8:50 PM Eastern: Fox News is confirming my expectations in the south. Huckabee has taken AR and AL, but McCain came in second in these states with Mitt a distant 3rd. Those 3rd place showings in the South say all you need to know about Mitt Romney’s chances this year, they are fading fast in the South.

8:54 PM Eastern: McCain adds in CT to his tour de force in the NE where Mitt was supposedly strong. Hillary gets MA but Obama is going to get his fair share. I am double checking my claim of a Romney 3rd in AL. Laura Ingrahm is on missing the big news – Romney is 2nd or 3rd to most states, which means he is not a winner.

8:59 PM Eastern: The McCain juggernaut rolls on with a DE win.

9:01 PM Eastern: No big surprise with Clinton taking NY, but I want to see how much she wins buy with the proportional delegate counts. AZ is not being called, which shows the first big challenge to McCain tonight.

9:06 PM Eastern: Still watching AL to see if Romney comes in 3rd, but Obama has taken DE which means Clinton is not winning big, but I think she is winning. He is making it a fight in CT.

9:15 PM Eastern: The big news of the night I think will be how Romney is looking at weak 3rd place showings across the south. I am looking at GOP races in AL, AR, GA, TN, OK and MO and all show Romney in 3rd place. If Huckabee and McCain trade 1st and 2nd in these states I suggest Mitt realize he cannot win in the heart of the GOP – the South. For a ‘true conservative’ Romney is really doing poorly in the ‘bible belt’.
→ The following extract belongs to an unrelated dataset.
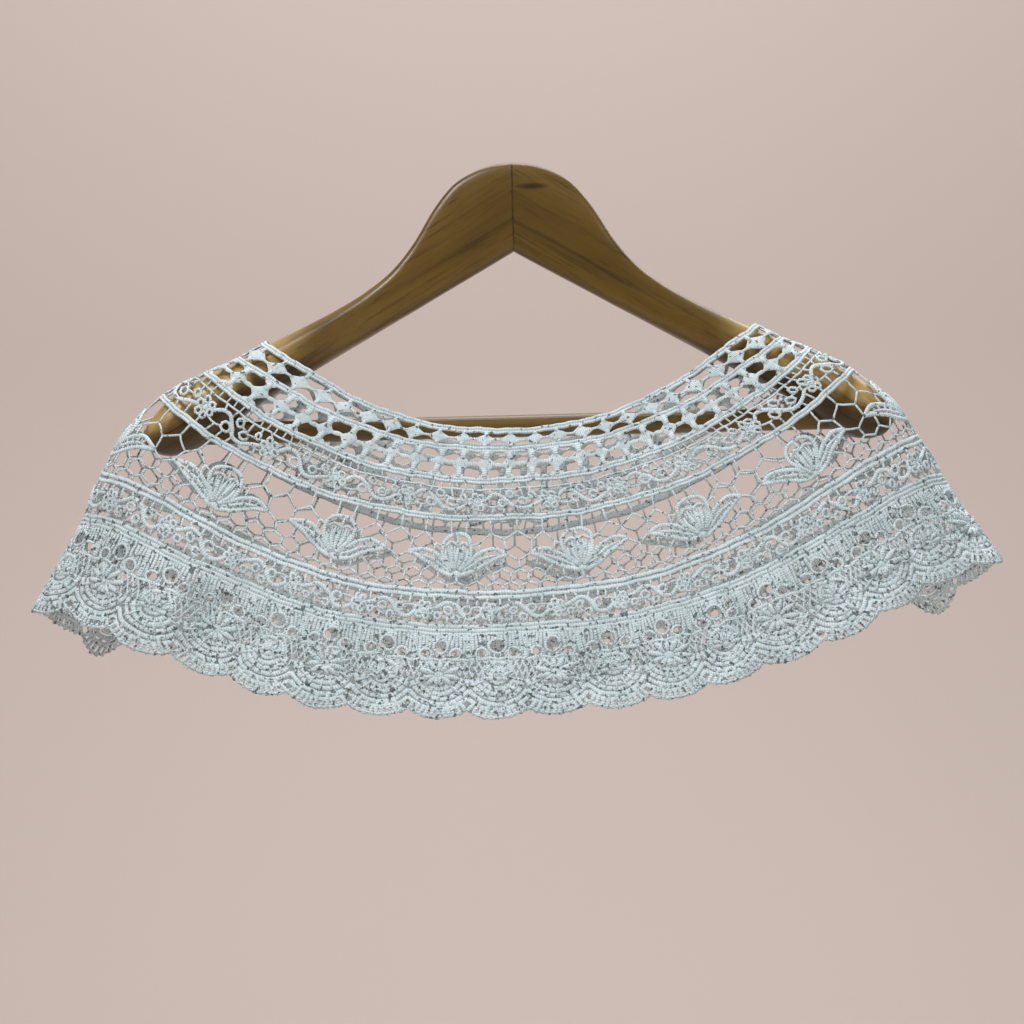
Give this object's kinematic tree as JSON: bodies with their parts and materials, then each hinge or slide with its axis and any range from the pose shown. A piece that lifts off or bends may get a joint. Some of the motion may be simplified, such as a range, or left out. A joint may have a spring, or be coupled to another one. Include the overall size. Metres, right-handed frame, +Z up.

9:27 PM Eastern: OK, the Romney fade in the South appears to be real. I would predict he is going to be 3rd in AL. Is this a harbinger of a bad night for Mitt? With McCain now taking NY (along with NJ, CT, DE, IL) I would say it is a terrible night for Mitt.

9:47 PM Eastern: It looks safe to say Mitt will be 3rd now in AL, OK, and AR. Let’s see how it goes. A night full of 2nd and 3rd places is going to put Romney out of this. Nearly half the country is voting tonight and Romney may not have more than a couple first places.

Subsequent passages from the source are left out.